20 Things to Look Out For
Assuming someone is angry with you simply because you feel uneasy around them.
Believing a meeting will go badly because you woke up in a low mood.
Cancelling plans because you “feel” they won’t be enjoyable, without actual evidence.
Interpreting a friend’s short text as proof they’re upset with you.
Deciding you performed poorly at work because you feel embarrassed, even without feedback.
Concluding you’re disliked in a group setting because you feel out of place.
Avoiding a challenge because you feel nervous, assuming the feeling means you’ll fail.
Believing you’ve made a poor decision simply because you feel uncertain afterward.
Viewing a neutral comment as criticism because you feel defensive.
Assuming you’ve offended someone because you feel guilty, even if they show no signs of it.
Believing a relationship is failing because you feel disconnected during a single interaction.
Interpreting temporary stress as a sign that you can’t handle a situation.
Taking a lack of immediate enthusiasm from others as confirmation that your idea is bad.
Assuming your health is deteriorating because you feel tired, without other evidence.

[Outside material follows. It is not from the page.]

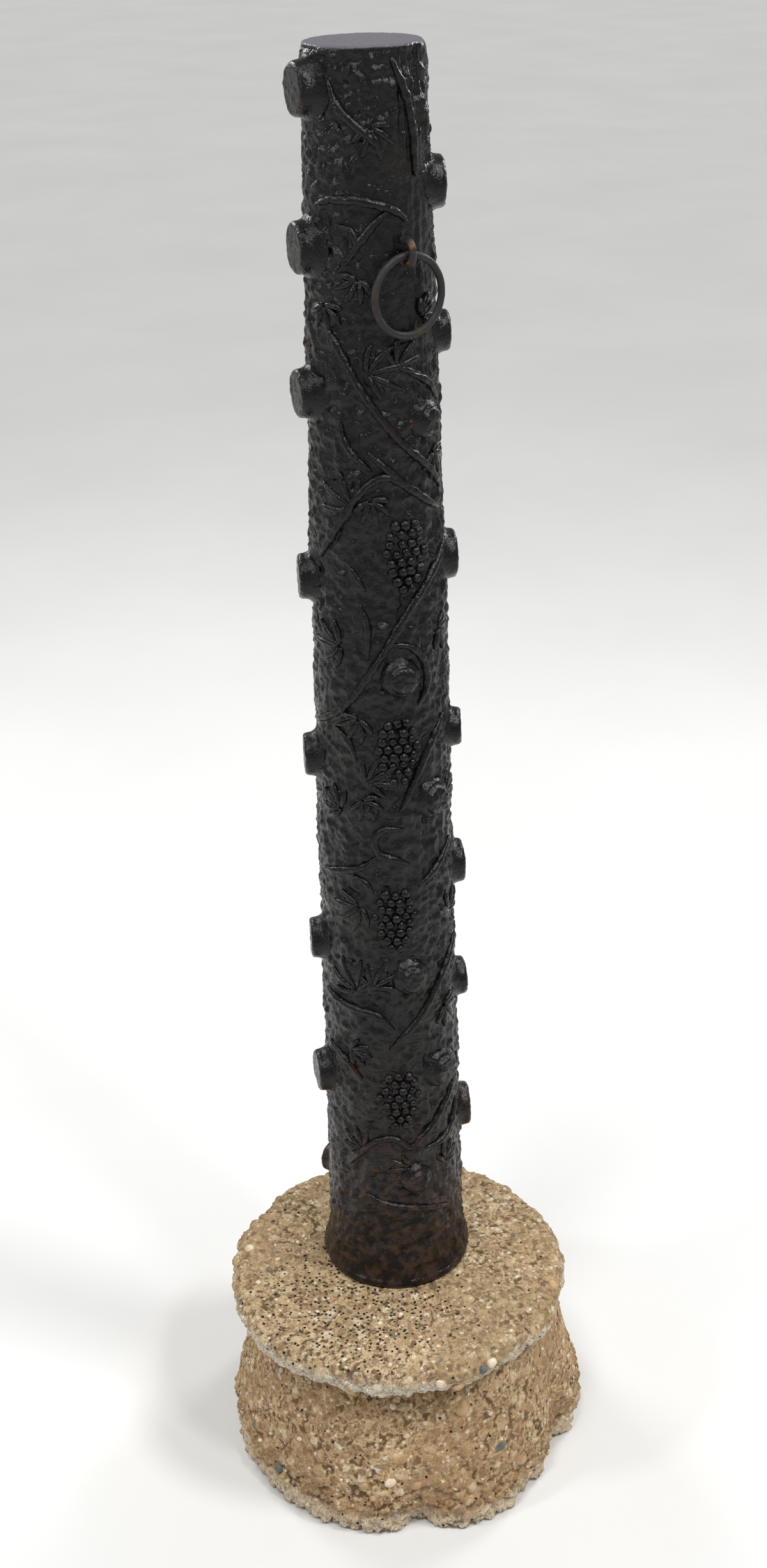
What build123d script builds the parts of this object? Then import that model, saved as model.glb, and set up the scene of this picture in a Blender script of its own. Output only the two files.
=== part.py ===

Viewing a small setback as proof you’re on the wrong path because you feel discouraged.
Avoiding new opportunities because you feel unprepared, despite being qualified.
Interpreting silence from someone as rejection because you feel anxious about their opinion.
Believing an event was a failure because you left feeling awkward, regardless of how it actually went.
Deciding you’re not capable of improvement because you feel frustrated with slow progress.
Viewing an entire day as “bad” because of a single moment of irritation or sadness.